◆ **WRITTEN REQUEST**
Reproduce all of the listing below without alteration.

- - - -

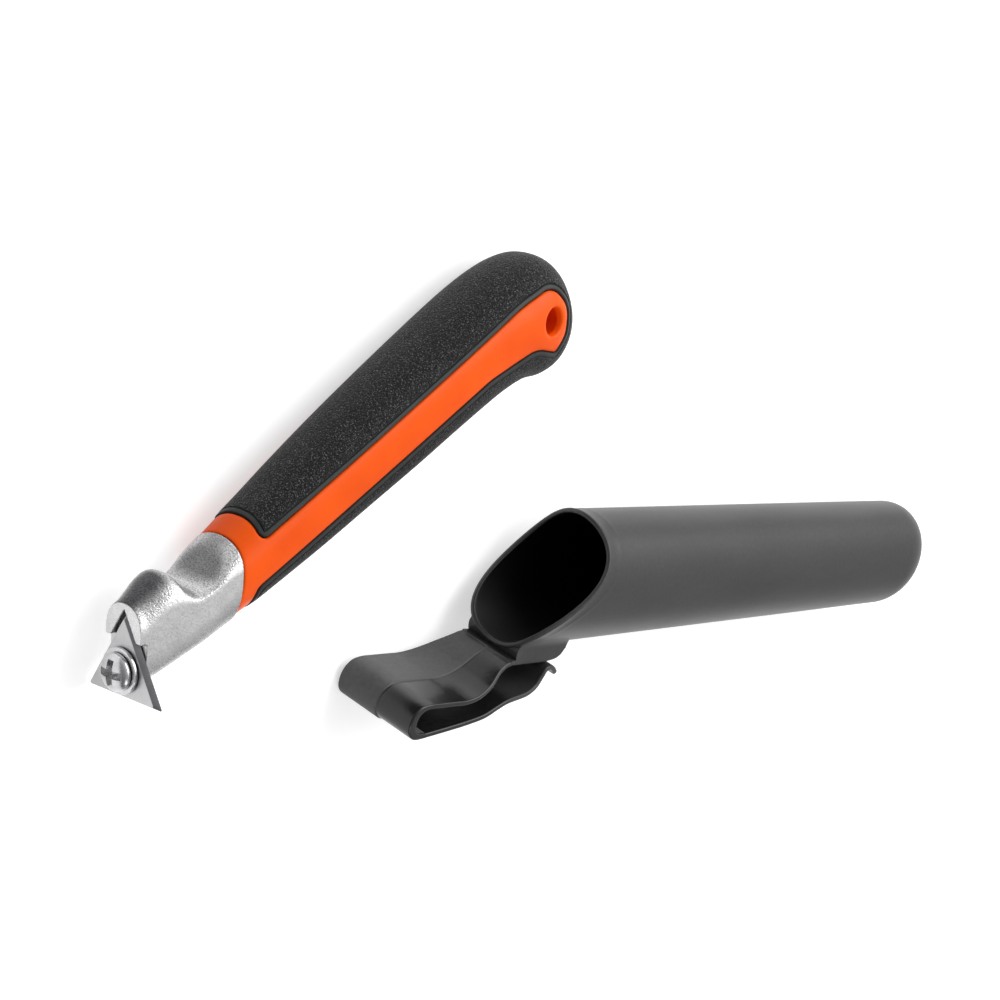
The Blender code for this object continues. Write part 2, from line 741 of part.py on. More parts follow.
def build():
    clear_scene()
    part_frame = make_frame("part_frame", None, Matrix.Rotation(-HOLSTER_HEADING, 4, "Z"))
    tool_frame = make_frame("tool_frame", part_frame)
    blade_frame = make_frame("blade_frame", tool_frame, Matrix.Rotation(-BLADE_TILT, 4, "Z"))
    holster_frame = make_frame("holster_frame", part_frame, holster_matrix())
    tool_pieces = [
        make_core(tool_frame),
        make_cover(tool_frame),
        make_head(blade_frame, tool_frame),
        make_blade(blade_frame),
        make_washer(blade_frame),
        make_screw(blade_frame),
    ]
    tongue = make_tongue(holster_frame)
    move_origin(tongue, tongue_hinge())
    holster_pieces = [make_sleeve(holster_frame), tongue]
    set_down(part_frame, tool_frame, holster_frame, tool_pieces, holster_pieces)


build()
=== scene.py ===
from math import pi, radians

import bmesh
import bpy
import numpy as np
from mathutils import Matrix, Vector


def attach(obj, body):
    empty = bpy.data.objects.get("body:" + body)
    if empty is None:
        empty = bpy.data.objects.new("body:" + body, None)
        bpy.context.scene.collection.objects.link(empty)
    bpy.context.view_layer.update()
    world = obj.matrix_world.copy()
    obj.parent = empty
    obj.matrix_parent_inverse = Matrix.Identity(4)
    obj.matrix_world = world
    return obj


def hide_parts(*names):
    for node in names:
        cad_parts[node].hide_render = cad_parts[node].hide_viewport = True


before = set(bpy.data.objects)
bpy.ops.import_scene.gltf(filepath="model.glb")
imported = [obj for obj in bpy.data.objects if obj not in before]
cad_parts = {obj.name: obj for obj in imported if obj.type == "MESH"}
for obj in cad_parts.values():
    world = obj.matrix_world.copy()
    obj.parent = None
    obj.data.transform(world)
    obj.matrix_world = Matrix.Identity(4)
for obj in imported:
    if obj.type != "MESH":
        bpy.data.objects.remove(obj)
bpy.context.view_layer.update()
mm = 0.001

# Where the tool, its blade end and the holster lie in the shared frame.
# Pieces are drawn in millimetres in these three frames, as the solids are.
toolPlace = Matrix((
    (0.793353, -0.608761, 0, -0.153376),
    (0.608761, 0.793353, 0, -0.040334),
    (0, 0, 1, 0.012949),
    (0, 0, 0, 1),
)) @ Matrix.Scale(mm, 4)
bladePlace = Matrix((
    (0.984808, -0.173648, 0, -0.153376),
    (0.173648, 0.984808, 0, -0.040334),
    (0, 0, 1, 0.012949),
    (0, 0, 0, 1),
)) @ Matrix.Scale(mm, 4)
holsterPlace = Matrix((
    (0.999657, 0.005621, 0.025566, -0.014108),
    (0, 0.976672, -0.214735, -0.022081),
    (-0.026177, 0.214662, 0.976338, 0.019501),
    (0, 0, 0, 1),
)) @ Matrix.Scale(mm, 4)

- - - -

◆ **ANSWER FOR THIS EXERCISE**
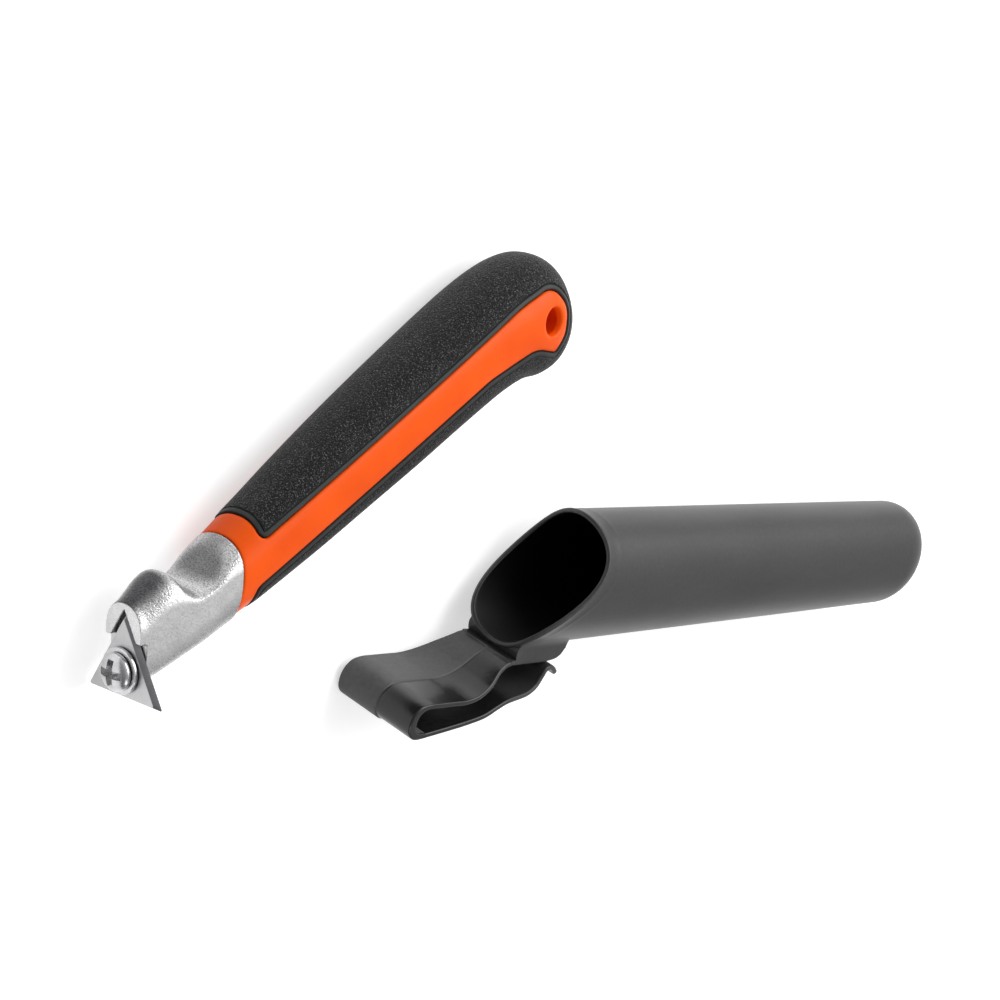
The Blender code for this object continues. Write part 2, from line 741 of part.py on. More parts follow.
def build():
    clear_scene()
    part_frame = make_frame("part_frame", None, Matrix.Rotation(-HOLSTER_HEADING, 4, "Z"))
    tool_frame = make_frame("tool_frame", part_frame)
    blade_frame = make_frame("blade_frame", tool_frame, Matrix.Rotation(-BLADE_TILT, 4, "Z"))
    holster_frame = make_frame("holster_frame", part_frame, holster_matrix())
    tool_pieces = [
        make_core(tool_frame),
        make_cover(tool_frame),
        make_head(blade_frame, tool_frame),
        make_blade(blade_frame),
        make_washer(blade_frame),
        make_screw(blade_frame),
    ]
    tongue = make_tongue(holster_frame)
    move_origin(tongue, tongue_hinge())
    holster_pieces = [make_sleeve(holster_frame), tongue]
    set_down(part_frame, tool_frame, holster_frame, tool_pieces, holster_pieces)


build()
=== scene.py ===
from math import pi, radians

import bmesh
import bpy
import numpy as np
from mathutils import Matrix, Vector


def attach(obj, body):
    empty = bpy.data.objects.get("body:" + body)
    if empty is None:
        empty = bpy.data.objects.new("body:" + body, None)
        bpy.context.scene.collection.objects.link(empty)
    bpy.context.view_layer.update()
    world = obj.matrix_world.copy()
    obj.parent = empty
    obj.matrix_parent_inverse = Matrix.Identity(4)
    obj.matrix_world = world
    return obj


def hide_parts(*names):
    for node in names:
        cad_parts[node].hide_render = cad_parts[node].hide_viewport = True


before = set(bpy.data.objects)
bpy.ops.import_scene.gltf(filepath="model.glb")
imported = [obj for obj in bpy.data.objects if obj not in before]
cad_parts = {obj.name: obj for obj in imported if obj.type == "MESH"}
for obj in cad_parts.values():
    world = obj.matrix_world.copy()
    obj.parent = None
    obj.data.transform(world)
    obj.matrix_world = Matrix.Identity(4)
for obj in imported:
    if obj.type != "MESH":
        bpy.data.objects.remove(obj)
bpy.context.view_layer.update()
mm = 0.001

# Where the tool, its blade end and the holster lie in the shared frame.
# Pieces are drawn in millimetres in these three frames, as the solids are.
toolPlace = Matrix((
    (0.793353, -0.608761, 0, -0.153376),
    (0.608761, 0.793353, 0, -0.040334),
    (0, 0, 1, 0.012949),
    (0, 0, 0, 1),
)) @ Matrix.Scale(mm, 4)
bladePlace = Matrix((
    (0.984808, -0.173648, 0, -0.153376),
    (0.173648, 0.984808, 0, -0.040334),
    (0, 0, 1, 0.012949),
    (0, 0, 0, 1),
)) @ Matrix.Scale(mm, 4)
holsterPlace = Matrix((
    (0.999657, 0.005621, 0.025566, -0.014108),
    (0, 0.976672, -0.214735, -0.022081),
    (-0.026177, 0.214662, 0.976338, 0.019501),
    (0, 0, 0, 1),
)) @ Matrix.Scale(mm, 4)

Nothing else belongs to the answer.